Tobias Wolff (author, "Deep Kiss") Tobias Wolff is an American short story writer, memoirist, and novelist. He received BA in English Language and Literature at Oxford University, an MA at Oxon, and an MA at Stanford University. He is known for his short stories and his memoirs , particularly This Boy's Life: A Memoir (1989, winner of the Los Angeles Times Book Award) and In Pharaoh's Army: Memories of the Lost War (1994). Other works include The Barracks Thief (PEN/Faulkner Award), Back in the World, In the Garden of the North American Martyrs, The Night In Question, Our Story Begins: New and Selected Stories (The Story Prize), and Old School. His work has been anthologized in many, many collections, and published in The New Yorker, among other magazines. Other awards include the PEN/Malamud Award for Excellence in Short Fiction, the Stone Award for Lifetime Literary Achievement, The Whiting Award for Fiction and Nonfiction, the Rea Award for Excellence in the Short Story. In 2015, Tobias Wolff received a National Medal of Arts from President Barack Obama.

George Saunders (author, "Victory Lap") George Saunders studied under Tobias Wolff in the graduate program in creative writing at Syracuse University. His work includes the short-story collections CivilWarLand in Bad Decline (a finalist for the 1996 PEN/Hemingway Award), "Pastoralia," In Persuasion Nation (a finalist for the Story Prize), Tenth of December (a finalist for the National Book Award and recipient of the Folio Prize), Congratulations, By the Way: Some Thoughts on Kindness, and Lincoln in the Bardo: A Novel (winner of the Man Booker Prize). Saunders has won prizes for his best-selling children's book, The Very Persistent Gappers of Frip, and for a book of essays entitled The Braindead Megaphone, and he has been featured in the "O. Henry Prize Stories," "Best American Short Stories," "Best American Nonrequired Reading," "Best American Travel Writing," and "Year's Best Science Fiction and Fantasy" anthologies. Named by The New Yorker one of the best American writers under the age of forty in 1999, Saunders has received fellowships from the MacArthur Foundation, the Lannan Foundation, the American Academy of Arts and Letters, and the Guggenheim Memorial Foundation.

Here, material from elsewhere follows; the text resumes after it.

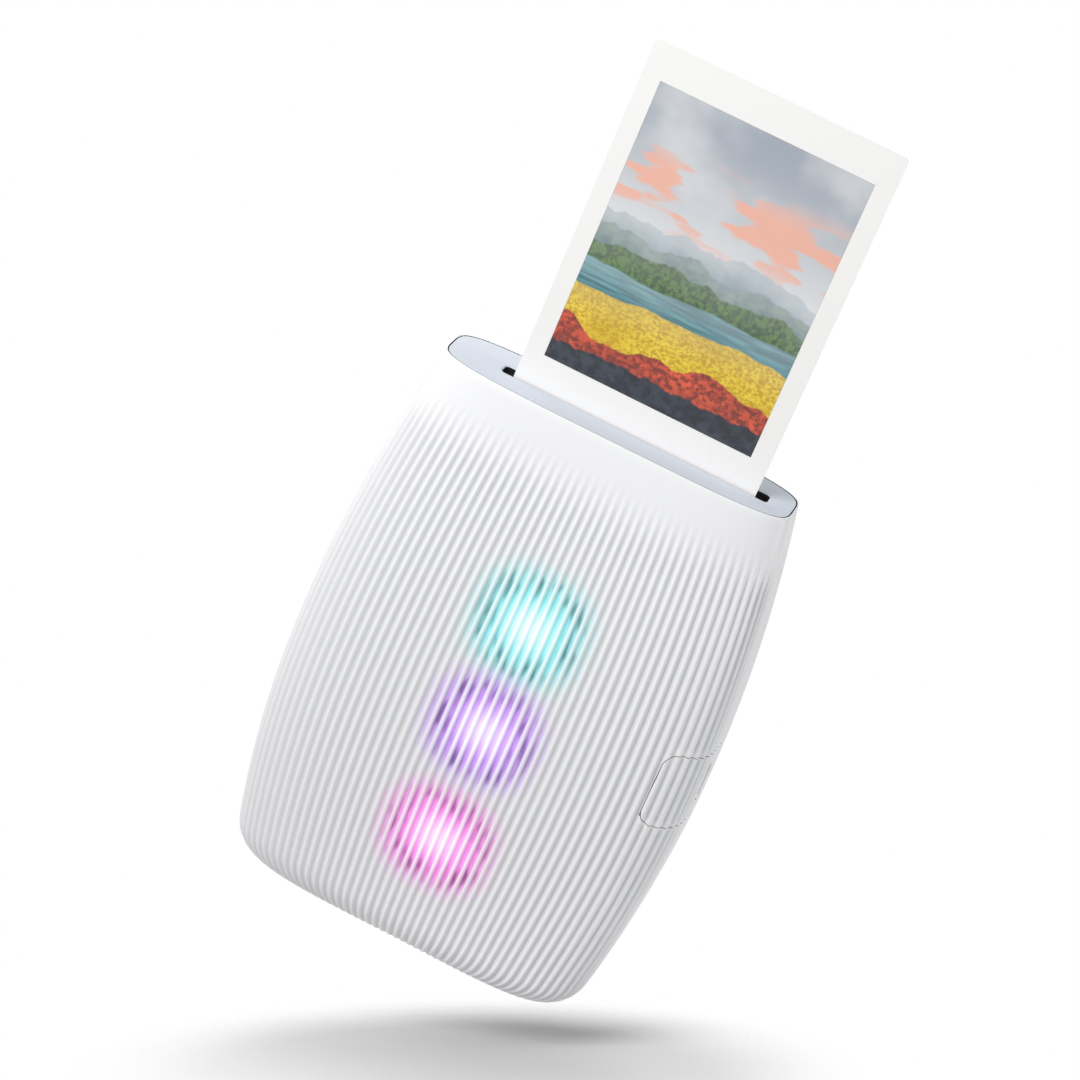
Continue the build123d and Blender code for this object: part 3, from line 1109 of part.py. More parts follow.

Delia MacDougall (Director "Victory Lap") is an actor, director and Charter Member of Word for Word. Delia has directed a number of productions for the company including: Winesburg, Ohio and In Friendship (Critics Circle Award winners for best production), Oil! The Ride (Critics Circle Nomination for Best production), Immortal Heart, Mrs. Dalloway's Party, The Confessions of Madame Psyche, and The Falling Girl. She has also directed for ACT, Shotgun Players, Marin Shakespeare Company, The Harbor Theater, SFSU, and a number of productions for Campo Santo. Delia is happy to be celebrating Word for Words 25 years with Word for Word's amazing women of the charter group, and with Joel Mullennix with whom she created Industrial Strength Productions years before the birth of Word for Word. To lifelong friends and the creation of art; I am so very thankful.

Joel Mullennix (Director, "Deep Kiss")

Joel Mullennix has directed a number of Word For Word's most successful productions, including "Olive Kitteridge", by Elizabeth Strout, More Stories by Tobias Wolff, Stories by Alice Munro, and "Which Is More Than I Can Say About Some People" by Lorrie Moore. Additionally, he directed Acid Test by Lynne Kaufman, the long running one man show starring Warren David Keith; and Family Alchemy, featuring the works of Bernard Malamud and Grace Paley, for A Traveling Jewish Theatre. Joel has also directed A View From the Bridge; The Cherry Orchard; Our Lady of 121st Street, by Stephen Adly Giurgis; Sons of the Prophet by Steven Karam; and just directed Romeo and Juliet at Chabot College for the 2nd time. He is thrilled to be working with these truly great writers and with the wonderful Delia MacDougall.